Bill Clinton agreed to go to North Korea after receiving assurances that his mission would lead Kim Jong Il to free two U.S. journalists.
Sometime this spring, the North Korean captors began allowing the two American journalists to have periodic phone conversations with their families, and the relatives gave readouts of the calls to the U.S. government.
One of those calls was the genesis of former President Bill Clinton’s role as a go-between in the international drama, according to a detailed briefing a senior administration official provided to reporters on a conference call Tuesday night.
The U.S. does not have diplomatic relations with Pyongyang, so the administration enlisted the Swedes, who do, to help get mail and medicine to the women, Euna Lee and Laura Ling, who had been captured March 17.
At the administration’s request, Sweden pressed hard for the women’s safety and good treatment, according to the official. Through the Swedish ambassador and other channels, the U.S. repeatedly urged North Korea to agree to the quickest possible release of the journalists and to guarantee their well-being in the meantime.
The State Department had daily contact with the families, and briefed them weekly on efforts to win release. Secretary of State Hillary Clinton met with the families in person in May.
In a mid-July phone call to their families from captivity, the two journalists passed along an astonishing offer: North Korea would be willing to grant amnesty and release them, if Bill Clinton would agree to come to Pyongyang as an envoy and seek their release.
Family members passed that on to the administration and to former Vice President Al Gore, the chairman and founder of Current TV, the cable and satellite channel that employs the women. The families and Gore asked the administration to assist in seeing if Clinton would agree to go — and if he did, whether such a trip would be successful in securing the women’s release.
National Security Adviser James Jones and his team did what officials described as lots of due diligence through a variety of channels, trying to make a judgment on whether it would work.
Gore, on behalf of the families, talked to Clinton about the possibility. Later, during the weekend of July 24-25, Jones spoke with the former president about his willingness to go.
Clinton indicated to Jones that he would be willing to undertake this mission as a private, humanitarian mission if there were a reasonable chance of getting women out.
“We tested [that] directly with the North Koreans repeatedly,” the official said. “We sought and received North Korea's agreement, in fact, that a visit by President Clinton would secure the release of Ms. Ling and Ms. Lee. During the course of these discussions, it was insisted that the North Koreans acknowledge [that], as former President Clinton's visit was not any part of a negotiation, it was not in any way connected to the nuclear issue or other issues that we have [on] a government-to-government basis with” North Korea.

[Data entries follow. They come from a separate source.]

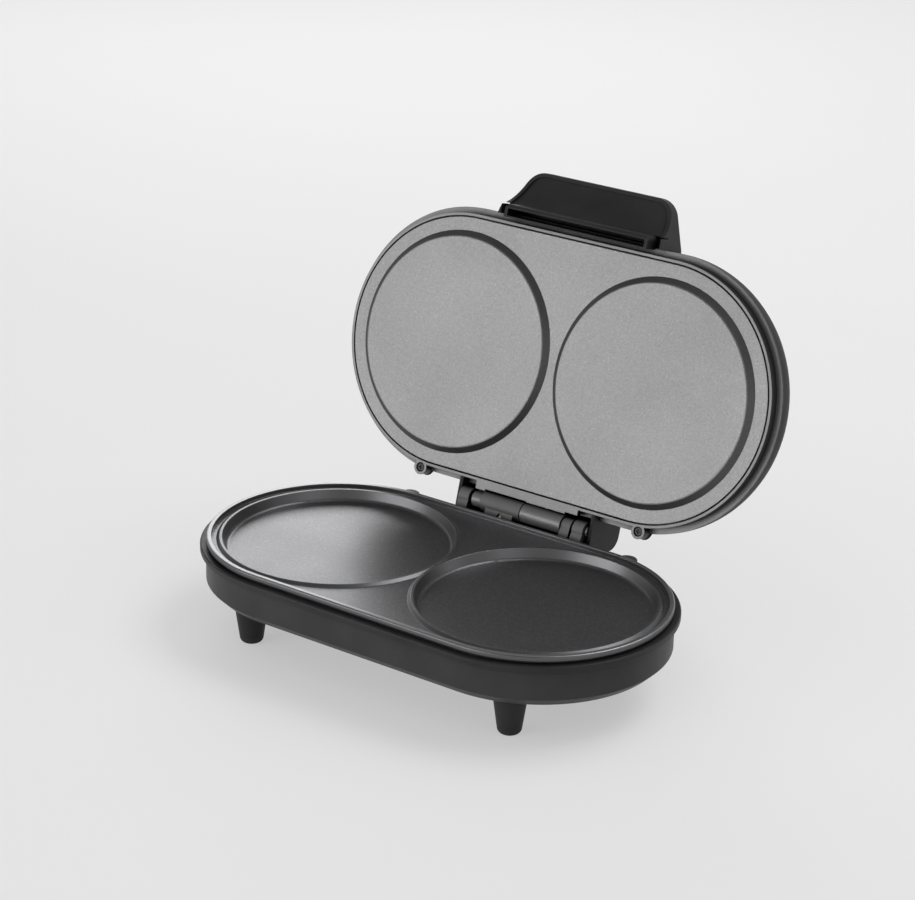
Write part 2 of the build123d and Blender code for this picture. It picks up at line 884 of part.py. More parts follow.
# Mains inlet: a bushing through the tub's rear wall
with BuildPart() as cord_gland:
    with BuildSketch(inlet):
        Circle(gland_flange_r)
    extrude(amount=gland_out)
    fillet(cord_gland.faces().sort_by(Axis.Y)[-1].edges(), gland_round)
    with BuildSketch(inlet):
        Circle(gland_r)
    extrude(amount=-tub_wall - gland_in)
    with BuildSketch(inlet.offset(-tub_wall)):
        Circle(gland_r + gland_lock)
    extrude(amount=-gland_in)
    with BuildSketch(inlet.offset(gland_out)):
        Circle(gland_bore_r)
    extrude(amount=-gland_out - tub_wall - gland_in, mode=Mode.SUBTRACT)
cord_gland.part.label = "cord_gland"
export_step(cord_gland.part, "parts/cord_gland.step")

# Lid frame: rim, ledge, flange, ears, strip, knuckle and the lid's barrel half
strip_corners = (
    -strip_half,
    -knuckle_start - strip_clear,
    barrel_split,
    barrel_end - strip_inset,
    strip_half,
)
strip_rises = (3, 1, 2, 0)
lid_wire_turn = in_lid(channel_x, hinge_y - lid_wire_bend, lid_wire_rise)
lid_wire_inside = in_lid(channel_x, hinge_y - lid_wire_reach, lid_wire_depth)
lid_channel = tube(
    [in_lid(channel_x, hinge_y, hinge_rise), lid_wire_turn, lid_wire_inside], [wire_bend_r], channel_r
)


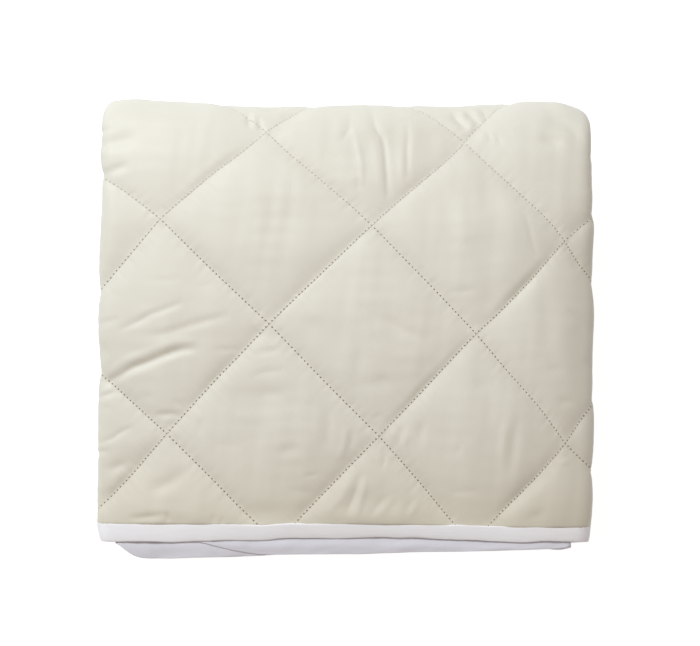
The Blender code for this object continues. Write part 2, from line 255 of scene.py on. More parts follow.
def settle(x, y, z, s):
    """The soft outline: each strip's sides stand in or out by the table, the corners are drawn in,
    and heights shrink by a share that grows with a power of the way to each edge: the second to
    the front, the third to the back and the left, and the sixth to the right."""
    share = np.abs(x) / BUNDLE_HALF
    left, right = (from_table(SIDE_REACH, column, s, SIDE_PARTS) for column in (1, 2))
    x = x + np.sign(x) * np.where(x < 0, left, right) * share
    near_side = smooth(BUNDLE_HALF - CORNER_RUN, BUNDLE_HALF, np.abs(x))
    near_back = smooth(BUNDLE_DEPTH - SOFT_RUN, BUNDLE_DEPTH, y)
    near_front = 1 - smooth(0, SOFT_RUN, y)
    first_fold = smooth(FOLDS[0][1], FOLDS[0][1] + SOFT_RUN, s)
    open_end = smooth(QUILT_LENGTH - 1.5 * SOFT_RUN, QUILT_LENGTH - 0.5 * SOFT_RUN, s)
    drawn = near_back * (1 - open_end) - near_front * first_fold
    out = from_table(BACK_REACH, 1, x, BACK_PARTS) * near_back
    out = out - from_table(FRONT_REACH, 1, x) * near_front
    sideways = np.where(x < 0, SINK_LEFT * share**3, from_table(SINK_RIGHT, 1, y) * share**6)
    behind = np.clip((y - HIGHEST) / (BUNDLE_DEPTH - HIGHEST), 0, 1)
    before = np.maximum((HIGHEST - y) / HIGHEST, 0)
    forward = SINK_FRONT * (SINK_CORNER + (1 - SINK_CORNER) * smooth(*SINK_CORNER_RUN, x))
    z = z * (1 - sideways) * (1 - SINK_BACK * behind**3 - forward * before**2)
    corner = np.where(x < 0, CORNER_LEFT, CORNER_RIGHT)
    y = y + out - corner * near_side * drawn
    return np.stack([x, y + FRONT_SEAM, z], axis=-1)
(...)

“The North Koreans confirmed to us directly that they accepted his visit in a private capacity that exclusively focused on the humanitarian purpose of releasing the two Americans,” the official continued. “On this basis, President Clinton proceeded to make the logistical arrangements to go to North Korea to … secure their release. … We in the administration, prior to President Clinton making the trip, consulted directly with allies to ensure that they understood what the trip was about and what it wasn't about. …
“In advance of the departure, we also conferred with China and Russia and our other partners in the six-party talks to make sure … that they fully understood what the trip was and what it wasn't; that they fully understood specifically the unofficial, humanitarian character of the trip.”
Administration officials briefed Clinton twice on the current state of play with North Korea. On Saturday, government officials and Korea experts sat down with him at the Clintons’ home in Washington. On Tuesday, he landed in Pyongyang.